Cam: I have a sneaking suspicion that this one is going to go to Diego Costa, who simply has not looked the same since his first season at Chelsea: he failed to make Spain’s Euro 2016 squad, was positively dreadful last season, and has proven an extremely difficult player to fit into most tactical systems that aren’t just Diego Simeone screaming at people (see: World Cup, 2014, Spain).

2. Do Arsenal or Chelsea fans become more disillusioned faster?

Serge: I want to say Arsenal because we’re generally the loudest on social media, spreading our tales far and wide to anyone who is foolish enough to land an ear, but we all know it’s Chelsea. The thing about being an Arsenal fan is like binge-watching any prime-time sitcom. You have meticulously studied and memorize all the beats and tropes so all that’s left is to watch it unfold and feint surprise when they happen. Abramovich, the number one Chelsea fact and absolutely non-benevolent benefactor has 0 patience. He fired Jose Mourinho, then hired him again then fired him again. He wants results and he wants them now with his club. And so do his fans. The moment Conte hits even a little bit of a snag, the writing on the wall will start to materialize faster than you can say “we’re going to build a f****ng wall”.

Cam: Given that Alexis Sanchez took 83% of the vote in a Twitter Brexit poll in May 2016, I think we’ll hear the most disgruntlement from Arsenal fans by sheer volume, but I also think the GDP (Gross Disillusionment Product) Per Capita will be far higher amongst Chelsea fans, who have a unique ability to turn cynical the moment that a manager starts to slip up (more on that in Question 9).

3. Longest distance Pogba/Zlatan will score from (and who of the two).

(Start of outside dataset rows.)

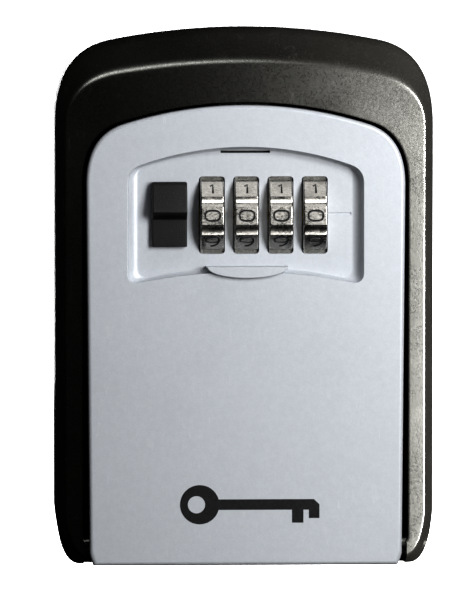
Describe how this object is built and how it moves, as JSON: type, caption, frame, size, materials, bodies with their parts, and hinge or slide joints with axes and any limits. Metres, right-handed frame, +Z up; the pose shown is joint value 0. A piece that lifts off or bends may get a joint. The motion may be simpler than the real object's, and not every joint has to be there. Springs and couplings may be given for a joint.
{
  "type": "key lock box",
  "caption": "Wall-mounted combination key box with an arched case, a drop-down door, number dials and a thumb release.",
  "frame": {"origin": "centre of the back face, on the wall plane, half way up the case", "axes": "+Z up the box, +Y out of the back towards the wall, so the door and dials face -Y, and +X to the right seen from the front"},
  "size_m": [0.083, 0.0339, 0.118],
  "materials": {
    "case_paint": "satin charcoal powder coat on die-cast zinc",
    "door_paint": "fine satin silver-grey metallic paint on die-cast zinc",
    "dial_metal": "satin nickel-plated zinc with engraved black digits",
    "button_black": "grainy matte black",
    "plated_steel": "zinc-plated pressed steel",
    "spring_steel": "bright spring wire and strip",
    "sleeve_brass": "turned brass",
    "cover_plastic": "moulded black, light grain",
    "lever_plastic": "moulded red",
    "screw_steel": "dark zinc-plated steel"
  },
  "bodies": {
    "root": {"case": "case_paint", "strike_plate": "plated_steel", "strike_screw_1": "screw_steel", "strike_screw_2": "screw_steel", "hinge_pin": "plated_steel"},
    "door": {"door_panel": "door_paint", "door_back_cover": "cover_plastic", "cover_screw_1": "screw_steel", "cover_screw_2": "screw_steel", "cover_screw_3": "screw_steel", "cover_screw_4": "screw_steel", "detent_spring": "spring_steel", "detent_screw_1": "screw_steel", "detent_screw_2": "screw_steel", "dial_shaft": "plated_steel", "shaft_clip": "spring_steel", "latch_spring_left": "spring_steel", "latch_spring_right": "spring_steel", "reset_spring": "spring_steel"},
    "release": {"release_button": "button_black", "latch_plate": "plated_steel", "latch_screw": "screw_steel"},
    "reset": {"reset_lever": "lever_plastic"},
    "dial_wheel_1": {"dial_1": "dial_metal"},
    "code_wheel_1": {"code_sleeve_1": "sleeve_brass"},
    "dial_wheel_2": {"dial_2": "dial_metal"},
    "code_wheel_2": {"code_sleeve_2": "sleeve_brass"},
    "dial_wheel_3": {"dial_3": "dial_metal"},
    "code_wheel_3": {"code_sleeve_3": "sleeve_brass"},
    "dial_wheel_4": {"dial_4": "dial_metal"},
    "code_wheel_4": {"code_sleeve_4": "sleeve_brass"}
  },
  "joints": [
    {"name": "door_hinge", "type": "hinge", "parent": "root", "child": "door", "pos_m": [0, -0.027, -0.0545], "axis": [1, 0, 0], "range_deg": [0, 105]},
    {"name": "release_slide", "type": "slide", "parent": "door", "child": "release", "axis": [0, 0, -1], "range_m": [0, 0.0045], "stiffness_N_per_m": 400, "springref_m": -0.004, "deforming": ["latch_spring_left", "latch_spring_right"]},
    {"name": "reset_slide", "type": "slide", "parent": "door", "child": "reset", "axis": [1, 0, 0], "range_m": [0, 0.001], "stiffness_N_per_m": 600, "springref_m": -0.0015, "deforming": ["reset_spring"]},
    {"name": "dial_1_turn", "type": "hinge", "parent": "door", "child": "dial_wheel_1", "pos_m": [-0.0073, -0.024, 0.0178], "axis": [1, 0, 0], "continuous": true},
    {"name": "code_1_turn", "type": "hinge", "parent": "reset", "child": "code_wheel_1", "pos_m": [-0.0073, -0.024, 0.0178], "axis": [1, 0, 0], "continuous": true},
    {"name": "dial_2_turn", "type": "hinge", "parent": "door", "child": "dial_wheel_2", "pos_m": [0.0002, -0.024, 0.0178], "axis": [1, 0, 0], "continuous": true},
    {"name": "code_2_turn", "type": "hinge", "parent": "reset", "child": "code_wheel_2", "pos_m": [0.0002, -0.024, 0.0178], "axis": [1, 0, 0], "continuous": true},
    {"name": "dial_3_turn", "type": "hinge", "parent": "door", "child": "dial_wheel_3", "pos_m": [0.0077, -0.024, 0.0178], "axis": [1, 0, 0], "continuous": true},
    {"name": "code_3_turn", "type": "hinge", "parent": "reset", "child": "code_wheel_3", "pos_m": [0.0077, -0.024, 0.0178], "axis": [1, 0, 0], "continuous": true},
    {"name": "dial_4_turn", "type": "hinge", "parent": "door", "child": "dial_wheel_4", "pos_m": [0.0152, -0.024, 0.0178], "axis": [1, 0, 0], "continuous": true},
    {"name": "code_4_turn", "type": "hinge", "parent": "reset", "child": "code_wheel_4", "pos_m": [0.0152, -0.024, 0.0178], "axis": [1, 0, 0], "continuous": true}
  ],
  "couplings": [
    {"joint": "code_1_turn", "follows": "dial_1_turn", "ratio": 1},
    {"joint": "code_2_turn", "follows": "dial_2_turn", "ratio": 1},
    {"joint": "code_3_turn", "follows": "dial_3_turn", "ratio": 1},
    {"joint": "code_4_turn", "follows": "dial_4_turn", "ratio": 1}
  ]
}
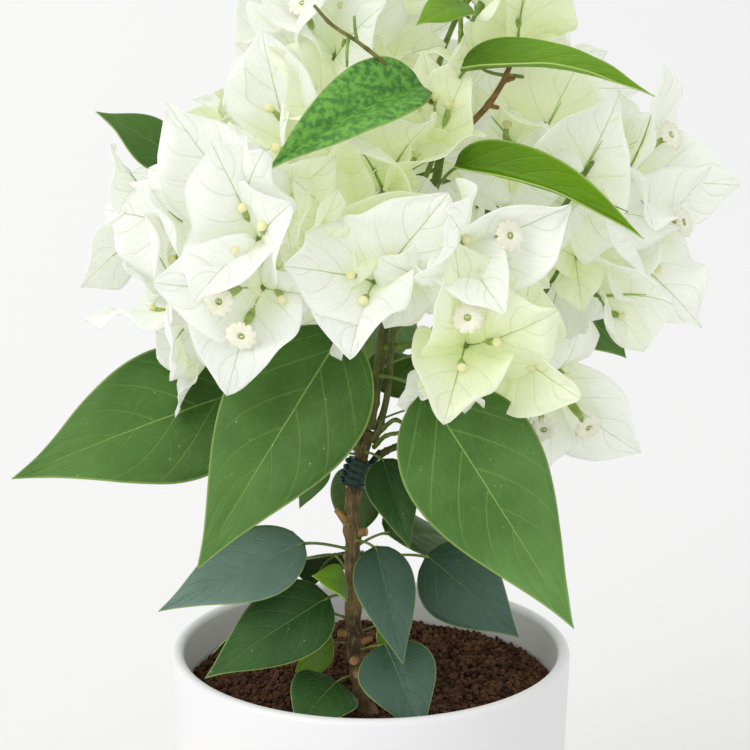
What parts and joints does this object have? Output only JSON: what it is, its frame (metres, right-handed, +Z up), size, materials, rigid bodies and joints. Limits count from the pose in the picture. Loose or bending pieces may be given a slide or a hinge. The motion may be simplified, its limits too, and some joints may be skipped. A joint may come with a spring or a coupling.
{
  "type": "potted bougainvillea bush",
  "caption": "Potted bougainvillea with clusters of papery white bracts, large green leaves on a short woody stem, and a plain white round pot.",
  "frame": {"origin": "centre of the flat underside of the pot", "axes": "+Z up, the front of the plant faces -Y, +X is the plant's right as seen from the front"},
  "size_m": [0.2114, 0.1615, 0.3498],
  "materials": {
    "glazed_pot": "smooth satin white",
    "potting_soil": "dark brown crumbs of peat",
    "bark": "grey-brown bark, greener on the young shoots",
    "tie": "dark green ribbed plastic",
    "leaf_green": "smooth satin leaf, paler veins",
    "bract_white": "papery white, greener towards the base"
  },
  "bodies": {
    "root": {"pot": "glazed_pot", "soil": "potting_soil", "trunk": "bark", "stem_tie": "tie", "leader": "bark", "bough_left": "bark", "bough_back_left": "bark", "bough_back_right": "bark", "bough_right": "bark", "leaf_low_left": "leaf_green", "leaf_low_front_left": "leaf_green", "leaf_young": "leaf_green", "leaf_low_pale": "leaf_green", "leaf_foot_front": "leaf_green", "leaf_low_front": "leaf_green", "leaf_low_right": "leaf_green", "leaf_foot_right": "leaf_green", "leaf_tie_right": "leaf_green", "leaf_behind_trunk": "leaf_green", "leaf_low_back_right": "leaf_green", "leaf_small_right": "leaf_green", "leaf_small_bright": "leaf_green", "leaf_tie_left": "leaf_green", "leaf_great_front": "leaf_green", "leaf_great_left": "leaf_green", "leaf_great_right": "leaf_green", "leaf_mid_back": "leaf_green", "leaf_mid_right": "leaf_green", "leaf_hook": "leaf_green", "leaf_right": "leaf_green", "leaf_arched_right": "leaf_green", "leaf_great_back": "leaf_green", "leaf_great_back_left": "leaf_green", "leaf_great_back_right": "leaf_green", "leaf_low_back": "leaf_green", "leaf_low_back_left": "leaf_green", "leaf_mottled": "leaf_green", "leaf_arched_top": "leaf_green", "crown_front": "bract_white", "crown_front_right": "bract_white", "crown_left": "bract_white", "crown_right": "bract_white", "crown_top_left": "bract_white", "crown_top": "bract_white", "crown_back_left": "bract_white", "crown_back": "bract_white", "crown_back_right": "bract_white", "crown_back_top": "bract_white"}
  },
  "joints": []
}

Serge: Egos are fun. Sports egos are the absolute form of modern day entertainment melted down, vaporized and served to you as a highly potent inhalant. Put three of them together and then try not to overdose is basically what Manchester United are going for this season. I think 40ft is a safe bet, I think Pogba is a safe bet. As much as Ibra likes to come in deep to receive the ball, he is getting older and Mourinho favours tactical organization more than he does his own daughter. Ibra will sit up, and Pogba will sit back. At which point the frustration will boil over into a walloping spike at the ball from 40ft out and through the net and the stadium and into the atmosphere to be lost somewhere in space circling the dark planet earth.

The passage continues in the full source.